The Congressional authors of the Volcker Rule worried about this very thing, and you can trace their concerns through their drafts. The original language of the rule had a broad exception: banks couldn't trade for their own account, but they could hedge to mitigate their risks.
The authors quickly realized that the exemption was absurdly broad. After moving these businesses to other divisions, banks would then argue that their bets were either market-making activities or simply hedges that offset risks.
Such "hedges" could encompass a lot of trades that looked awfully proprietary. A trade could seem to hedge a large business risk, like suffering loan losses if companies they lent to went broke in an economic downturn. But that might just be a bet on companies going belly up.
So Congress tightened the language. It wrote that the hedges had to be specific. When the Dodd-Frank financial reform law came out, the Volcker Rule provision defined "risk mitigating activities" as trades that were "designed to reduce the specific risks to the banking entity in connection with and related to such positions, contracts, or other holdings." No macro-hedging, only micro-hedging. That is the will of Congress.
But then federal regulators got their hands on Volcker and set about interpreting the meaning of Dodd Frank. This has been a Talmudic exercise in reverse: It has taken the clear and simple intent and made it muddy and complicated.
Regulators decided that banks could say that they were hedging for an overall portfolio. And the banks could argue that a hedge was legitimate if it merely had a "reasonable correlation" with the security or position being hedged. It was as if the regulators had not only questioned the basis for the rules of being kosher, but had also served up a cheeseburger — with bacon on top — all very nonkosher.
"One of the great fears was that banks could avoid the rule by simply pretending that their prop trading was somehow their market-making or hedging," a Congressional aide told me. "Congress tightened the language to prevent this, and yet banks still may get away with this under the proposed rules."
The rules aren't finalized, so there's a chance the regulators will make adjustments.
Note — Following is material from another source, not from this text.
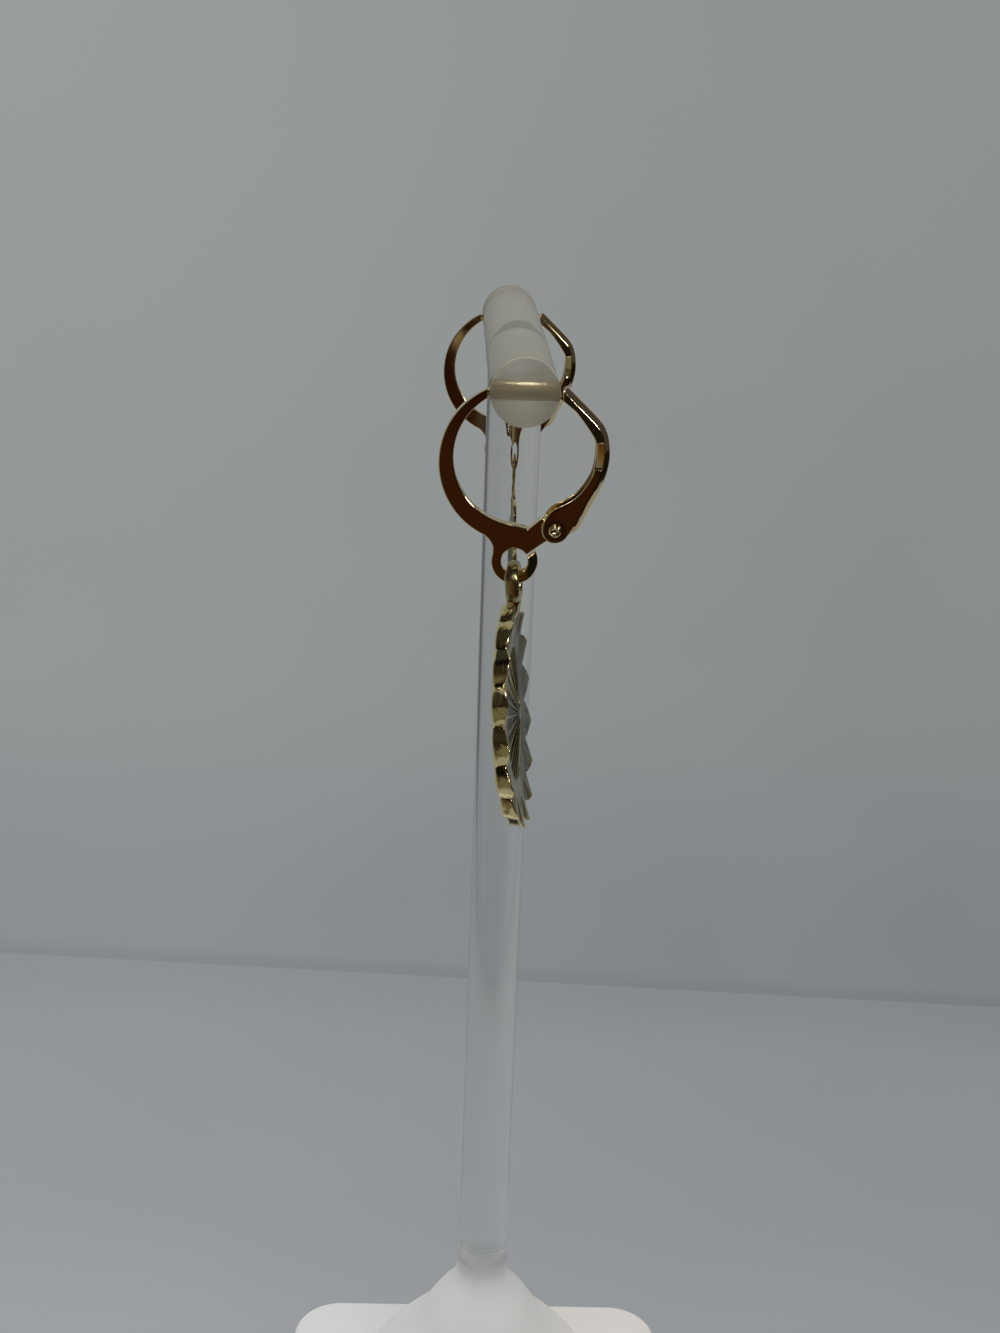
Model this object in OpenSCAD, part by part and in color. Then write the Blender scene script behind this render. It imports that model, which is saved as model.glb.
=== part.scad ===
// A pair of huggie drop earrings on a clear T-bar stand.
// Origin: middle of the foot's underside. X runs from the plain side of the
// hoops to the clasp side, Y along the bar, Z up. Millimetres.

/* [Stand] */
// Width and depth of the square foot
foot_w = 36; // [30:1:60]
// Thickness of the foot
foot_t = 5; // [4:0.5:8]
// Radius of the foot's corners
foot_corner = 3; // [1:0.5:8]
// Depth of the post's seat in the foot
seat_depth = 2.5; // [1:0.5:3]
// Diameter of the post
post_d = 4.25; // [3.5:0.05:4.6]
// Diameter of the cross bar
bar_d = 4.7; // [4.6:0.05:5]
// Length of the cross bar
bar_l = 41.7; // [41.6:0.1:44]
// Height of the bar's axis above the surface
bar_h = 105; // [80:1:150]
// Distance of each earring from the middle of the bar
ear_y = 19.35; // [18:0.05:19.4]
// Diameter of the holes for the ear wires
hole_d = 1.5; // [1.5:0.05:1.6]

/* [Hoop] */
// Thickness of the flat C plate
plate_t = 1; // [0.8:0.05:1]
// Outer radius of the C plate
plate_r = 5.5; // [5.4:0.02:5.6]
// Inner radius of the C plate
inner_r = 4.67; // [4.6:0.01:4.7]
// Diameter of the ear wire
wire_d = 0.62; // [0.5:0.01:0.64]
// Outer radius of the bottom ring
ring_r = 1.6; // [1.5:0.02:1.64]
// Radius of the hole in the bottom ring
ring_hole_r = 0.92; // [0.9:0.01:0.94]
// Width of the slit at the ring's open end
slit_w = 0.12; // [0.08:0.01:0.16]

/* [Clasp] */
// Width of the lever across its two cheeks
lever_w = 1.8; // [1.8:0.05:2]
// Thickness of each cheek of the lever
cheek_t = 0.32; // [0.25:0.01:0.32]
// Thickness of the lever's back
back_t = 0.3; // [0.25:0.01:0.3]
// Radius of the lever's boss round the rivet
boss_r = 0.95; // [0.9:0.01:1]
// Radius of the rivet's shank
shank_r = 0.33; // [0.3:0.01:0.36]
// Radius of the rivet's domed heads
head_r = 0.53; // [0.5:0.01:0.6]
// Height of the rivet's domed heads
head_h = 0.28; // [0.2:0.01:0.35]

/* [Drop] */
// Number of petals
petals = 16; // [12:4:20]
// Radius to the petals' tips
tip_r = 8.07; // [7.6:0.01:8.2]
// Radius to the valleys between the petals
valley_r = 7.1; // [6.9:0.05:7.2]
// Thickness of the medallion at the tips
medal_t = 1.13; // [1:0.01:1.2]
// Depth of the valleys below the tips
valley_depth = 0.46; // [0.3:0.01:0.5]
// Inner radius of the bail
bail_r = 0.8; // [0.75:0.01:0.85]
// Thickness of the bail's wire along its radius
bail_wire = 0.5; // [0.45:0.01:0.52]
// Width of the bail's wire across the loop
bail_w = 0.85; // [0.8:0.01:0.9]
// Turn of the hanging medallion away from the bar's direction
drop_turn = 7.6; // [0:0.1:8]
// Lean of the hanging medallion, its foot towards the clasp
drop_lean = 5; // [0:0.1:6]

/* [Hidden] */
$fn = 96;
glass = [0.85, 0.88, 0.9, 0.4];
gold = [0.83, 0.66, 0.3];
// The hoop's own frame has its origin on the bar's axis; its outlines are drawn
// in the plane of the hoop, first value towards the clasp, second value up.
plate_c = [-0.12, -4.95];
inner_c = [0.05, -4.55];
plate_end = -2.43;
wire_path_r = plate_r - wire_d / 2;
wire_from = 58;
wire_to = 128;
ring_c = [-0.26, -11.74];
pivot = [2.4, -9.45];
arm_low = [1.85, -10.28];
arm_low_start = [0.55, -11.22];
arm_slope = atan2(arm_low[1] - arm_low_start[1], arm_low[0] - arm_low_start[0]);
lever_c = [-0.1, -4.3];
lever_r = 5.87;
throat_c = [1, -4.1];
throat_r = 4.25;
throat_x = 5;
tip_top = [2.8, 0.25];
bend = [5.4, -2.3];
heel = [4.74, -7.7];
lip = [4, -9.34];
cavity_w = lever_w - 2 * cheek_t;
recess = 0.14;
flat_from = [4.6, -5.3];
flat_size = [0.87, 2.1];
fit = 0.04;
play = 0.02;
glue = 0.03;
shank_l = lever_w + 2 * glue;
dome_r = (head_r * head_r + head_h * head_h) / (2 * head_h);
hang_gap = 0.11;
// The round loop sits on the two edges of the ring's hole, so its middle stands clear of it
loop_sag = bail_r - sqrt(bail_r * bail_r - plate_t * plate_t / 4);
hang = [ring_c[0], ring_c[1] - ring_hole_r + loop_sag + hang_gap];
bail_mid = bail_r + bail_wire / 2;
medal_c = -10.5;
medal_n = -0.63;
stem_from = [-0.75, -0.45, -3.78];
stem_size = [1, 0.9, 1.88];
steps = 4 * petals;
step_a = 360 / steps;

// The medallion's own frame has its origin in the middle of the disc and its
// relief on the +X side; heights are measured from the middle plane.
hub_r = 0.9;
ray_from = 1.3;
ray_to = 4.8;
band_r = 5.2;
hub_h = 0.5;
field_h = 0.34;
ray_h = 0.07;
tip_h = medal_t / 2;
valley_h = tip_h - valley_depth;
edge_t = 0.12;
back_taper = 0.985;
// Shape of half a petal from tip to valley, as shares of the rim's two limits
petal_out = [1, 0.72, 0, 0.72];
petal_up = [1, 0.5, 0, 0.5];
function rim_r(j) = valley_r + (tip_r - valley_r) * petal_out[j % 4];
function rim_h(j) = valley_h + (tip_h - valley_h) * petal_up[j % 4];
function ray(j) = j % 2 == 0 ? ray_h : -ray_h;
function spot(r, h, j) = [h, r * sin(j * step_a), r * cos(j * step_a)];
function ring_of(r, h) = [for (j = [0:steps - 1]) spot(r, h, j)];
function quads(a, b) = [for (j = [0:steps - 1]) let (k = (j + 1) % steps)
    each [[a + j, b + j, a + k], [a + k, b + j, b + k]]];

// Shifts point p by the thickness of the lever's back, square to the line from a to b
function inside(p, a, b) = p + back_t * [a[1] - b[1], b[0] - a[0]] / norm(b - a);
// Point far beyond b on the line from a
function beyond(a, b) = b + 2 * (b - a) / norm(b - a);

// Extrudes a drawing of the hoop's plane by t, about the middle of the plate
module across(t) rotate([90, 0, 0]) linear_extrude(t, center = true) children();

module disc(c, r) translate(c) circle(r);

// Places one earring: side is -1 for the front one and 1 for the back one
module hung(side) translate([0, side * ear_y, bar_h]) children();

module foot() {
    color(glass) difference() {
        linear_extrude(foot_t) union() {
            square([foot_w - 2 * foot_corner, foot_w], center = true);
            square([foot_w, foot_w - 2 * foot_corner], center = true);
            for (x = [-1, 1], y = [-1, 1])
                disc([x, y] * (foot_w / 2 - foot_corner), foot_corner);
        }
        translate([0, 0, foot_t - seat_depth - play]) cylinder(h = foot_t, r = post_d / 2 + fit);
    }
}

module post() {
    foot_of_post = foot_t - seat_depth;
    color(glass) difference() {
        translate([0, 0, foot_of_post]) cylinder(h = bar_h - foot_of_post, d = post_d);
        translate([0, 0, bar_h]) rotate([90, 0, 0])
            cylinder(h = 2 * post_d, r = bar_d / 2 + glue, center = true);
    }
}

module bar() {
    color(glass) translate([0, 0, bar_h]) difference() {
        rotate([90, 0, 0]) cylinder(h = bar_l, d = bar_d, center = true);
        for (side = [-1, 1])
            translate([0, side * ear_y, 0]) rotate([0, 90, 0])
                cylinder(h = 2 * bar_d, d = hole_d, center = true);
    }
}

// The crescent, cut off on the bar side and behind the arm
module crescent_2d() {
    intersection() {
        difference() {
            disc(plate_c, plate_r);
            disc(inner_c, inner_r);
        }
        polygon([[-7, 2], [plate_end, 2], [plate_end, -4], [0.9, -8.8], [0.9, -12], [-7, -12]]);
    }
}

// The arm runs from the crescent's foot to an eye round the rivet
module arm_2d() {
    polygon([[-0.4, -9.2], [0.55, -9.42], [1.5, -8.68], pivot, arm_low, arm_low_start, [-0.4, -10.8]]);
    disc(pivot, boss_r);
}

// The neck widens from the ring into the crescent
module neck_2d() {
    polygon([[-2.3, -10.05], [-1.98, -10.36], [-1.76, -10.75], [-1.74, -11.2], [arm_low_start[0], -11.2],
             [0.9, -9.6], [-1.2, -9.3]]);
}

module slit_2d() {
    translate(arm_low_start) rotate(arm_slope) translate([-0.4, -slit_w]) square([2.4, slit_w]);
}

module plate_2d() {
    difference() {
        union() {
            crescent_2d();
            arm_2d();
            neck_2d();
            disc(ring_c, ring_r);
        }
        disc(ring_c, ring_hole_r);
        disc(pivot, shank_r + play);
        slit_2d();
    }
}

module ear_wire() {
    translate([plate_c[0], 0, plate_c[1]]) rotate([90, 0, 0]) {
        rotate([0, 0, wire_from]) rotate_extrude(angle = wire_to - wire_from)
            translate([wire_path_r, 0]) circle(d = wire_d);
        rotate([0, 0, wire_from]) translate([wire_path_r, 0, 0]) sphere(d = wire_d);
    }
}

module hoop(side) {
    color(gold) hung(side) {
        across(plate_t) plate_2d();
        ear_wire();
    }
}

module rivet(side) {
    color(gold) hung(side) translate([pivot[0], 0, pivot[1]]) {
        rotate([90, 0, 0]) cylinder(h = shank_l, r = shank_r, center = true);
        for (y = [-1, 1]) intersection() {
            translate([0, y * (shank_l / 2 + head_h - dome_r), 0]) sphere(dome_r);
            translate([0, y * (shank_l / 2 + head_h / 2), 0]) cube([4, head_h, 4], center = true);
        }
    }
}

// The rounded inner side of the lever, straight beside the flats
module throat_2d() {
    intersection() {
        disc(throat_c, throat_r);
        translate([throat_x - 2 * throat_r, throat_c[1] - throat_r]) square(2 * throat_r);
    }
}

// The curved middle of the lever, beside the finger's side of the hoop
module band_2d() {
    difference() {
        intersection() {
            disc(lever_c, lever_r);
            polygon([[1.92, -8.64], [3.2, -6.9], [4.3, -3.1], bend, [7, -2.3], [7, -8], [4.6, -8],
                     [3.4, -9.4], [2.4, -9.9]]);
        }
        throat_2d();
    }
}

// The straight upper run, up to the tip that closes on the wire
module run_2d() {
    polygon([tip_top, bend, [5.5, -2.8], [5.2, -3.4], [4.77, -3.12], [4.47, -2.58], [3.4, -1.27],
             [2.57, -0.63]]);
}

// The lip at the lower end of the back
module lip_2d() {
    polygon([heel, lip, [3.46, -9.71], [2.9, -9.2], [3.9, -7.6]]);
}

// The channel inside the lever: all of the silhouette but the back
module channel_2d() {
    union() {
        intersection() {
            disc(lever_c, lever_r - back_t);
            polygon([inside(beyond(bend, tip_top), bend, tip_top),
                     inside(beyond(tip_top, bend), bend, tip_top), [7, -8.2], [1, -8.2]]);
        }
        polygon([inside(heel, lip, heel), inside(beyond(heel, lip), lip, heel), [1, -11.5], [1, -8.1],
                 [3.5, -7.2]]);
    }
}

module lever(side) {
    color(gold) hung(side) difference() {
        union() {
            across(lever_w) band_2d();
            across(lever_w) run_2d();
            across(lever_w) lip_2d();
            across(lever_w) disc(pivot, boss_r);
        }
        across(cavity_w) channel_2d();
        translate([pivot[0], 0, pivot[1]]) rotate([90, 0, 0])
            cylinder(h = 2 * lever_w, r = shank_r + fit, center = true);
        // A flat is sunk into both cheeks at the bend
        for (y = [-1, 1])
            translate([flat_from[0], y * (lever_w / 2) - recess, flat_from[1]])
                cube([flat_size[0], 2 * recess, flat_size[1]]);
    }
}

// Cast medallion: a ring of keeled petals round a field of fine rays
module medallion() {
    rings = [
        ring_of(hub_r, hub_h),
        [for (j = [0:steps - 1]) spot(ray_from, hub_h + ray(j), j)],
        [for (j = [0:steps - 1]) spot(ray_to, field_h + ray(j), j)],
        ring_of(band_r, field_h),
        [for (j = [0:steps - 1]) spot(rim_r(j), rim_h(j), j)],
        [for (j = [0:steps - 1]) spot(rim_r(j), edge_t - tip_h, j)],
        [for (j = [0:steps - 1]) spot(rim_r(j) * back_taper, -tip_h, j)]
    ];
    count = len(rings);
    points = concat([[hub_h + ray_h, 0, 0]], [for (r = rings) each r], [[-tip_h, 0, 0]]);
    last = 1 + count * steps;
    faces = concat(
        [for (j = [0:steps - 1]) [0, 1 + j, 1 + (j + 1) % steps]],
        [for (i = [0:count - 2]) each quads(1 + i * steps, 1 + (i + 1) * steps)],
        [for (j = [0:steps - 1]) [last, last - steps + (j + 1) % steps, last - steps + j]]
    );
    polyhedron(points, faces);
}

module bail() {
    straight = bail_w - bail_wire;
    translate([0, 0, -bail_r]) rotate([0, 90, 0]) rotate_extrude() translate([bail_mid, 0]) {
        square([bail_wire, straight], center = true);
        for (s = [-1, 1]) translate([0, s * straight / 2]) circle(d = bail_wire);
    }
    // The stem that the bail and the top petal are cast on
    translate(stem_from) cube(stem_size);
}

module drop(side) {
    color(gold) hung(side) translate([hang[0], 0, hang[1]]) rotate([0, -drop_lean, -drop_turn]) {
        translate([medal_n, 0, medal_c]) medallion();
        bail();
    }
}

module hoop_front() hoop(-1);
module hoop_back() hoop(1);
module rivet_front() rivet(-1);
module rivet_back() rivet(1);
module lever_front() lever(-1);
module lever_back() lever(1);
module drop_front() drop(-1);
module drop_back() drop(1);

foot();
post();
bar();
hoop_front();
rivet_front();
lever_front();
drop_front();
hoop_back();
rivet_back();
lever_back();
drop_back();
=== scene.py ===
"""Looks of a pair of gold huggie drop earrings hanging on a clear T-bar stand.

Every class below builds one sub-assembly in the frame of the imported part, with sizes in millimetres.
The hoop, rivet and lever are drawn in the hoop's plane: x towards the clasp, z up, with the origin on
the bar's axis. The drop has its own frame, with x out of the medallion's relief side.
"""

from __future__ import annotations

import logging
import math
import sys
from collections.abc import Callable
from dataclasses import dataclass, field
from enum import Enum, IntEnum

import bmesh
import bpy
import numpy as np
from mathutils import Matrix, Vector, noise
from mathutils.geometry import delaunay_2d_cdt

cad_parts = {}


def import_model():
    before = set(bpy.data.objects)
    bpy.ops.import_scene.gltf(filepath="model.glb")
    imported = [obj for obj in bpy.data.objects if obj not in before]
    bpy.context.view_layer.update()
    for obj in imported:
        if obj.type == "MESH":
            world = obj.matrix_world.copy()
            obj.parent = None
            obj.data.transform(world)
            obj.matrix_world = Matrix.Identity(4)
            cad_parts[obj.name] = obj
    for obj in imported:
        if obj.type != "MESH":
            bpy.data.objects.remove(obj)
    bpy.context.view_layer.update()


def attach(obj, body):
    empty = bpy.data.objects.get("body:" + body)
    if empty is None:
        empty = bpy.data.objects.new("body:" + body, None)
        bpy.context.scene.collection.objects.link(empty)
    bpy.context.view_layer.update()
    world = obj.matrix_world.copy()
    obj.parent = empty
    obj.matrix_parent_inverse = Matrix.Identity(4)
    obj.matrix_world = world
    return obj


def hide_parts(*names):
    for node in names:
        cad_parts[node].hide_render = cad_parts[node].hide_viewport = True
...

The authors of the Volcker Rule raised objections in a comment letter in February. "Banks could easily use portfolio-based hedging to mask proprietary trading," Democratic Senators Jeff Merkley of Oregon and Carl Levin of Michigan wrote in a letter to regulators. "There is no statutory basis to support the proposed portfolio hedging language, nor is there anything in the legislative history to suggest it should be allowed."
The problem of allowing a broad "portfolio hedging" exception is obvious. Follow the logic to its end, and you could expect to find a bank arguing that it needed to hedge its commercial banking business by buying an investment bank and hedge its banking business with an insurance company and so on.
And lo, JPMorgan says exactly what we might expect a bank that knows how the regulators are interpreting Volcker would say: that the trading of its chief investment office is merely hedging.
But the bank is unabashed: "The purpose of this is to hedge the macro risk of the company," a JPMorgan executive explained to me. "It's what we are supposed to be doing, we do it well, we write about it in the annual report and we show it to every regulator," he added.
Alas, it wasn't the regulators who brought this to light. Instead, it took hedge funds on the other side of trades. This has led to a cynical reaction: hedge funds are hardly the epitome of upright regulatory citizens, burning to bring violations of the Volcker Rule to light.
But just because a hedge fund is biased doesn't mean it's wrong. It can be simultaneously true that hedge funds have gotten themselves into a bad trade and that JPMorgan is doing something more than hedging.
And it matters what the banks' trading partners think because the banks invoke them constantly in order to protect themselves from the Volcker Rule. The big banks wrap themselves in the mantle of market-making. Without them, they warn, liquidity — or how easy it is to enter and exit trades — will dry up.
In the case of these JPMorgan trades, however, we can see how a huge position can undermine liquidity. A big bank can become the market. JPMorgan's big position now makes trading in these credit indexes less likely, not more, which could lead to more volatile markets.
So is this legitimate trading? The hedge funds don't really know what's going on at JPMorgan's chief investment office. Nor can the public tell from the bank's disclosures. The only ones who have a chance to get a true picture are the dozens of regulators who are sitting in the bank's office.
But given how bent the regulators are to subvert the will of Congress, it would take an act of extraordinary naiveté to believe they will actually get to the bottom of it.